All About a Lessor In A Lease Agreement

Sep 11, 2022 By Susan Kelly


Every person working in the financial sector needs to know who the Lessor and lessee are in a leasing agreement. A lease is an agreement between two parties whereby one party (the Lessor) agrees to let the other party (the lessee) use an asset in exchange for regular payments over a specific period. The lessee is responsible for making payments to the Lessor for the use of the purchase or property. Leasing an asset typically involves a lesser initial investment than buying the thing outright. In a lease agreement, both the Lessor and the lessee make legal commitments to one another.

How The Lease Agreement Works

Leasing out one's possessions to those in need might be a reliable source of income for its owner. There are guarantees in the leasing agreement that have been evaluated and agreed upon by both parties. It lays out the responsibilities of the Lessor as well as the rights of the lessee. It spells out what will happen if one of the parties to the agreement stops fulfilling their obligations. That can mean paying fines and fees, losing your home, or repossessing your car. Most leases have a set expiration date, which is suitable for everyone involved. Lessee has the option to either find a new lease arrangement or renew at the end of the term; Lessor has the opportunity to either continue with the lessee or take back the asset for their use or sell it.

Lessor And Lessee Agreement

A lease is a contract between the Lessor and the lessee to use the leased property. Important things related to the use of an asset, such as the terms and conditions established by a court of law, are spelled out in the agreement. Both parties must follow the agreed-upon terms. Lessor, as the legal owner of the asset, has the authority to terminate the lease or evict the lessee if the lessee commits any act that is contrary to the terms of the lease agreement. If both parties are qualified, a lease agreement can be entered into for almost any form of property (equipment, vehicles, etc.).

Types Of Lease Agreements

Leases come in many forms; residential leases are just one. Typically, a landlord and tenant take on the roles of Lessor and lessee, respectively. The lessee always pays rent to the Lessor, the legal owner of the asset in a lease. The owner leases personal property to an end user in a consumer lease. Now picture a laptop. You can only use one of your computers, even if you have two. However, your pal does not currently own a computer and would benefit significantly from acquiring one. If they are willing to pay $20 per month, you can lease them the laptop.
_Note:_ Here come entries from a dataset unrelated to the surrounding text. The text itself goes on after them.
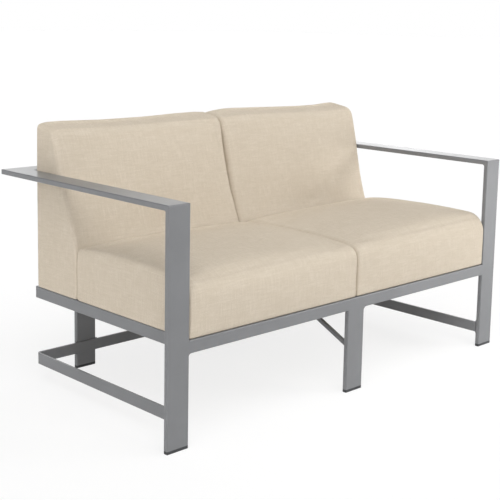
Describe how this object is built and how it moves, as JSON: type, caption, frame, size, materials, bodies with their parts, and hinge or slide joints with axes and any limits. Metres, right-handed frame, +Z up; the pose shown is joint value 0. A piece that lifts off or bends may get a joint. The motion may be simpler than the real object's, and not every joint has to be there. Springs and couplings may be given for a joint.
{
  "type": "patio loveseat",
  "caption": "Outdoor loveseat: flat aluminium tube frame with broad square arms, low stretchers and a centre leg, carrying loose seat and back cushions in woven fabric.",
  "frame": {"origin": "centre of the footprint, on the floor", "axes": "+X to the right when seen from the front, -Y to the front, +Z up"},
  "size_m": [1.552, 0.837, 0.8401],
  "materials": {
    "frame_paint": "powder coated, satin grey",
    "glide": "moulded, dark grey",
    "fabric": "heathered woven, beige",
    "fibre_wrap": "polyester fibre",
    "foam": "open cell foam",
    "zip": "moulded coil and tape, beige"
  },
  "bodies": {
    "frame": {"front_leg_left": "frame_paint", "front_leg_right": "frame_paint", "centre_front_leg": "frame_paint", "arm_left": "frame_paint", "arm_right": "frame_paint", "rear_top_rail": "frame_paint", "seat_front_rail": "frame_paint", "seat_side_rail_left": "frame_paint", "seat_side_rail_right": "frame_paint", "seat_rear_rail": "frame_paint", "seat_centre_beam": "frame_paint", "seat_slats_left": "frame_paint", "seat_slats_right": "frame_paint", "rear_leg_left": "frame_paint", "rear_leg_right": "frame_paint", "back_upright_left": "frame_paint", "back_upright_right": "frame_paint", "back_upright_centre": "frame_paint", "side_stretcher_left": "frame_paint", "side_stretcher_right": "frame_paint", "rear_stretcher": "frame_paint", "centre_leg_brace": "frame_paint", "corner_welds": "frame_paint", "glide_front_left": "glide", "glide_front_centre": "glide", "glide_front_right": "glide", "glide_rear_left": "glide", "glide_rear_right": "glide"},
    "seat_cushion_left": {"seat_cushion_left_cover": "fabric", "seat_cushion_left_wrap": "fibre_wrap", "seat_cushion_left_core": "foam", "seat_cushion_left_zip": "zip"},
    "seat_cushion_right": {"seat_cushion_right_cover": "fabric", "seat_cushion_right_wrap": "fibre_wrap", "seat_cushion_right_core": "foam", "seat_cushion_right_zip": "zip"},
    "back_cushion_left": {"back_cushion_left_cover": "fabric", "back_cushion_left_wrap": "fibre_wrap", "back_cushion_left_core": "foam", "back_cushion_left_zip": "zip"},
    "back_cushion_right": {"back_cushion_right_cover": "fabric", "back_cushion_right_wrap": "fibre_wrap", "back_cushion_right_core": "foam", "back_cushion_right_zip": "zip"}
  },
  "joints": [
    {"name": "seat_cushion_left_lift", "type": "slide", "parent": "frame", "child": "seat_cushion_left", "axis": [0, 0, 1], "range_m": [0, 0.45]},
    {"name": "seat_cushion_right_lift", "type": "slide", "parent": "frame", "child": "seat_cushion_right", "axis": [0, 0, 1], "range_m": [0, 0.45]},
    {"name": "back_cushion_left_lift", "type": "slide", "parent": "frame", "child": "back_cushion_left", "axis": [0, 0, 1], "range_m": [0, 0.45]},
    {"name": "back_cushion_right_lift", "type": "slide", "parent": "frame", "child": "back_cushion_right", "axis": [0, 0, 1], "range_m": [0, 0.45]}
  ]
}
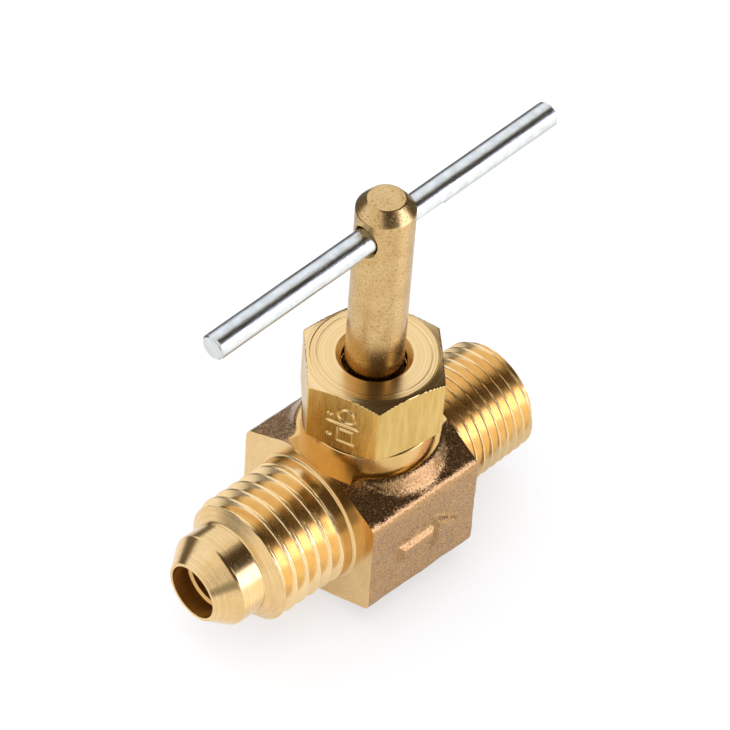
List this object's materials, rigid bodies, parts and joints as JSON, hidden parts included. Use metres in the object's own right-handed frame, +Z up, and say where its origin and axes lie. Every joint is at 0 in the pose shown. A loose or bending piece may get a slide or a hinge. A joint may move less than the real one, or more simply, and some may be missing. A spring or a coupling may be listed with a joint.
{
  "type": "needle valve",
  "caption": "Straight-through brass needle valve, flare thread on one end and tapered pipe thread on the other, worked by a T-bar through the stem.",
  "frame": {"origin": "on the stem axis, level with the bottom of the body, 7.7 mm below the flow axis", "axes": "+X along the flow axis out of the pipe-thread end, -X out of the flare end, +Z up the stem to the handle, -Y out of the side flat with the arrow"},
  "size_m": [0.0377, 0.0152, 0.0396],
  "materials": {
    "forged_brass": "sand-blasted forged faces, turned ends",
    "turned_brass": "fine turned",
    "zinc_plate": "bright zinc plate, drawn",
    "white_packing": "white fluoropolymer"
  },
  "bodies": {
    "valve_body": {"valve_body": "forged_brass", "packing_washer": "turned_brass", "packing_ring_lower": "white_packing", "packing_ring_middle": "white_packing", "packing_ring_upper": "white_packing"},
    "stem_seal_ring": {"stem_seal_ring": "white_packing"},
    "stem": {"stem": "turned_brass", "handle_bar": "zinc_plate"},
    "packing_gland": {"packing_gland": "turned_brass"},
    "packing_nut": {"packing_nut": "turned_brass"}
  },
  "joints": [
    {"name": "stem_lift", "type": "slide", "parent": "valve_body", "child": "stem_seal_ring", "axis": [0, 0, 1], "range_m": [-0.00136, 0.00136]},
    {"name": "stem_turn", "type": "hinge", "parent": "stem_seal_ring", "child": "stem", "pos_m": [0, 0, 0], "axis": [0, 0, 1], "range_deg": [-540, 540]},
    {"name": "gland_slide", "type": "slide", "parent": "valve_body", "child": "packing_gland", "axis": [0, 0, 1], "range_m": [0, 0.00317]},
    {"name": "nut_turn", "type": "hinge", "parent": "packing_gland", "child": "packing_nut", "pos_m": [0, 0, 0], "axis": [0, 0, 1], "range_deg": [0, 1080]}
  ],
  "couplings": [
    {"joint": "stem_turn", "follows": "stem_lift", "rad_per_m": 6927.5},
    {"joint": "nut_turn", "follows": "gland_slide", "rad_per_m": 5938.7}
  ]
}
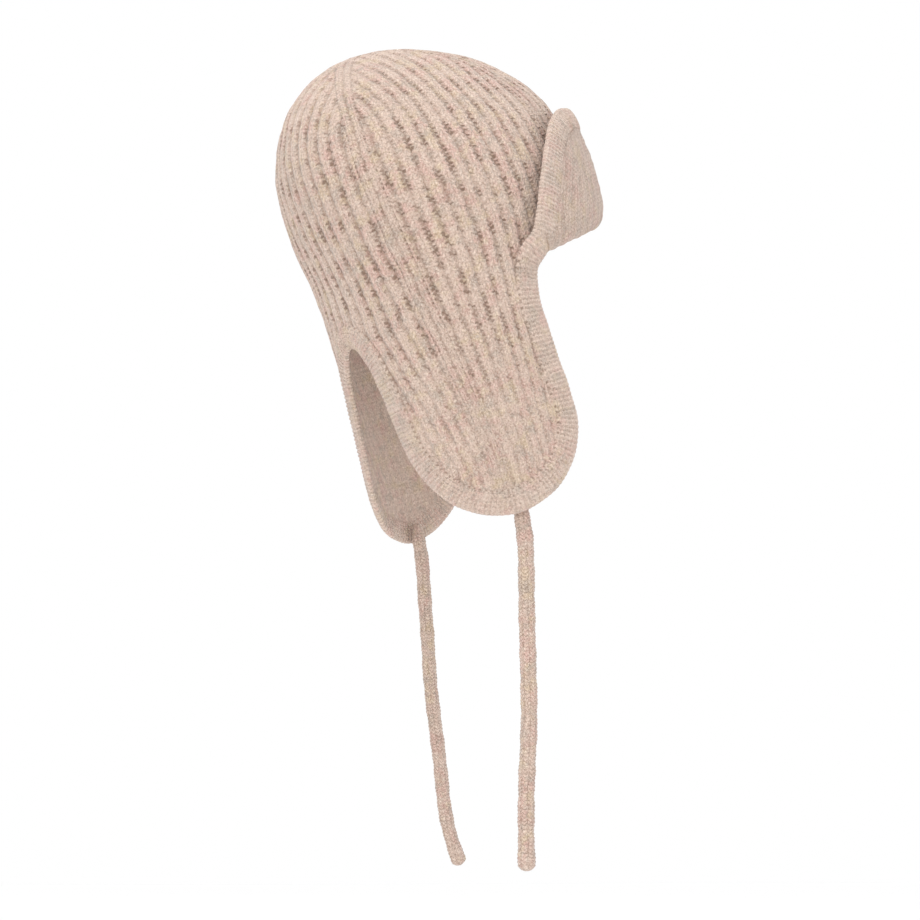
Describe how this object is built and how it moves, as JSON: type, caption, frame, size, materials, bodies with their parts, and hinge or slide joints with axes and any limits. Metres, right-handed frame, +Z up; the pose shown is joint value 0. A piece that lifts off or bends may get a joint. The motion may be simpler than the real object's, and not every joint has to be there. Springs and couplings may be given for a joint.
{
  "type": "knitted aviator hat",
  "caption": "Soft rib-knitted aviator hat with a turned-up front peak, two ear flaps, a knitted edge band and hanging tie cords.",
  "frame": {"origin": "inside top of the crown, where a head holds the hat up", "axes": "+Z up with the hat worn and its cords hanging plumb, front of the hat towards -Y, wearer's right towards -X"},
  "size_m": [0.187, 0.2184, 0.5306],
  "materials": {
    "rib_knit": "soft matte rib knit in beige melange yarn",
    "peak_knit": "soft matte knit, smoother side out",
    "band_knit": "soft matte fine knit",
    "cord_knit": "soft matte tubular knit"
  },
  "bodies": {
    "root": {"crown_shell": "rib_knit", "front_peak": "peak_knit", "edge_band": "band_knit", "right_tie_cord": "cord_knit", "left_tie_cord": "cord_knit"}
  },
  "joints": []
}
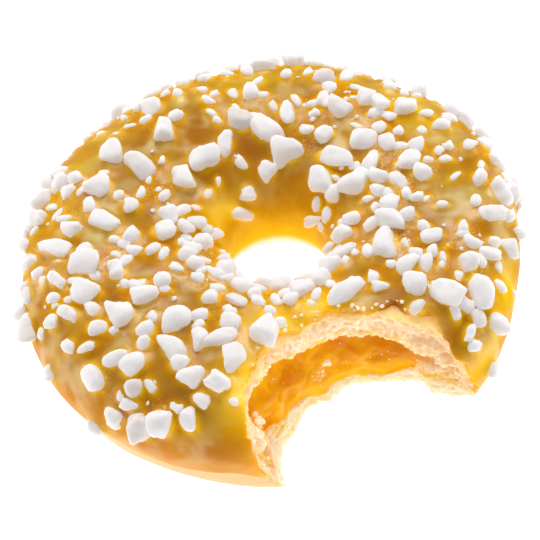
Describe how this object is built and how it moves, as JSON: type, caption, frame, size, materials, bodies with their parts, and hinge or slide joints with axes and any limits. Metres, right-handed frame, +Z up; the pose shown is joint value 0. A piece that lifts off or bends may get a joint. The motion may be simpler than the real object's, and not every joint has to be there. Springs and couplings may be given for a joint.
{
  "type": "lemon meringue doughnut",
  "caption": "Ring doughnut with a lemon filling and thin yellow icing set with small white meringue nibs; a bite at its edge shows the crumb and the filling.",
  "frame": {"origin": "on the surface that the doughnut lies on, under the middle of its bounding box, within half a millimetre or so of the ring's axis", "axes": "+Z up, out of the iced top, along the axis of the doughnut's hole; the bite is at -Y, a little towards +X"},
  "size_m": [0.092, 0.091, 0.0257],
  "materials": {
    "dough": "matt fried crust and pale torn crumb",
    "lemon_filling": "wet, glossy and a little translucent",
    "icing": "waxy, half gloss",
    "meringue": "matt and chalky"
  },
  "bodies": {
    "root": {"dough": "dough", "lemon_filling": "lemon_filling", "icing": "icing"}
  },
  "joints": []
}
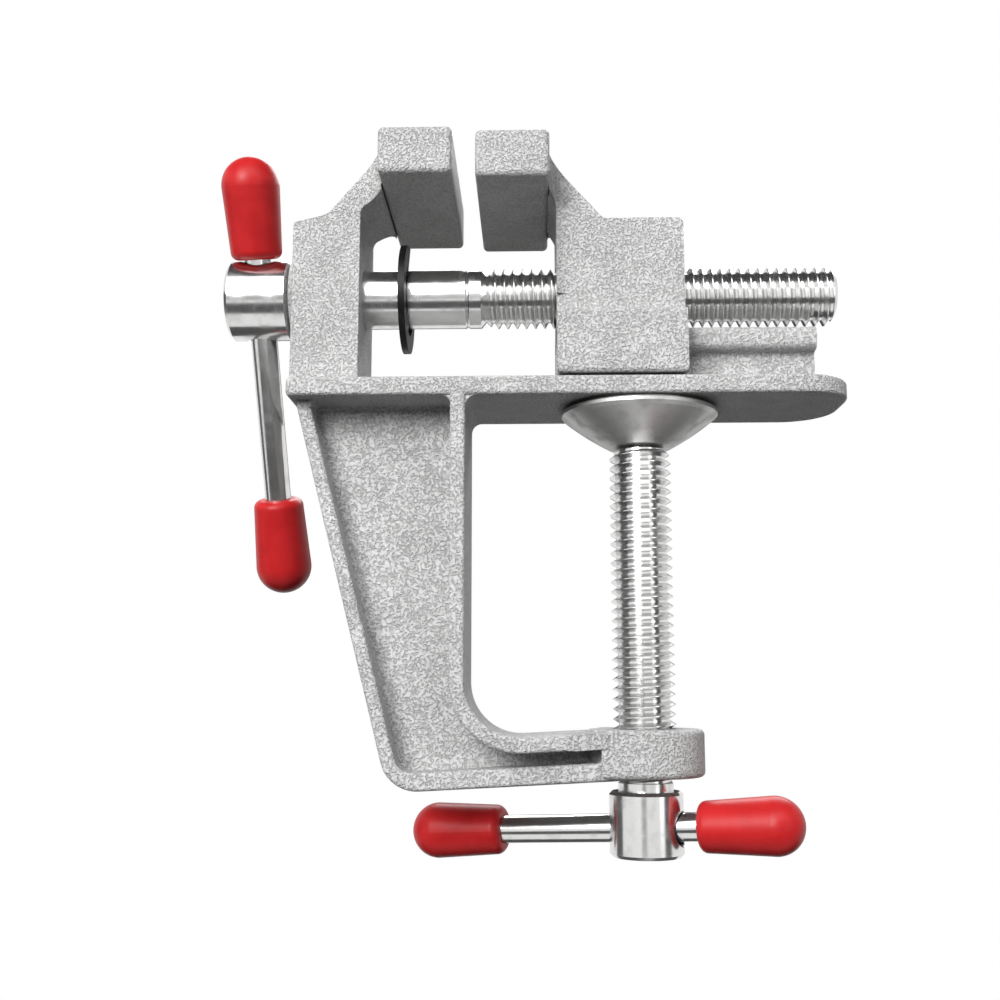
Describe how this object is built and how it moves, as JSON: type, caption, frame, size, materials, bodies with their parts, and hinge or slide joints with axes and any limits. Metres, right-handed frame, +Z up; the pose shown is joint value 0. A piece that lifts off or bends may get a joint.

If you own the thing and lend it to a friend, your buddy would be the lessee. The finance lease is a subset of the broader leasing industry. When it comes to spreading the risk of a product among investors and institutions, these increasingly complicated financial instruments are the norm. The Lessor owns the financial asset, such as shares, who then leases it to the lessee. Lessee may pay the owner a rental amount equal to the stock's appreciation in value.

New Lease Accounting Standards, Changes, And Complete Examples

The FASB initially collaborated with the International Accounting Standards Board (IASB) to create its new standards. The GASB's standards are distinct from those of the FASB in several ways. The new regulations will affect all businesses that engage in asset leasing. Every accounting principle has its own set of rules for deciding which kinds of deals need to be capitalised (i.e., short-term leases). However, businesses with a lease that covers at least one in-scope asset will have to adopt the new rule. A significant shift in lease accounting is the need for lease assets and liabilities to be recorded in the balance sheet for most lease arrangements. To construct a lease liability and the accompanying ROU asset, lessees need to determine the present value of the lease payments that are still to come.


In a lease arrangement, one party, the Lessor, rents out some of their property to the lessee. The lease agreement is a legally binding contract between the Lessor and lessee setting down the parameters of their leasing arrangement. Although any property can be rented, homes and commercial spaces are the most prevalent examples. Depending on who owns the property, the Lessor could be a corporation or an individual. Lessors are also sometimes referred to as landlords, depending on the context.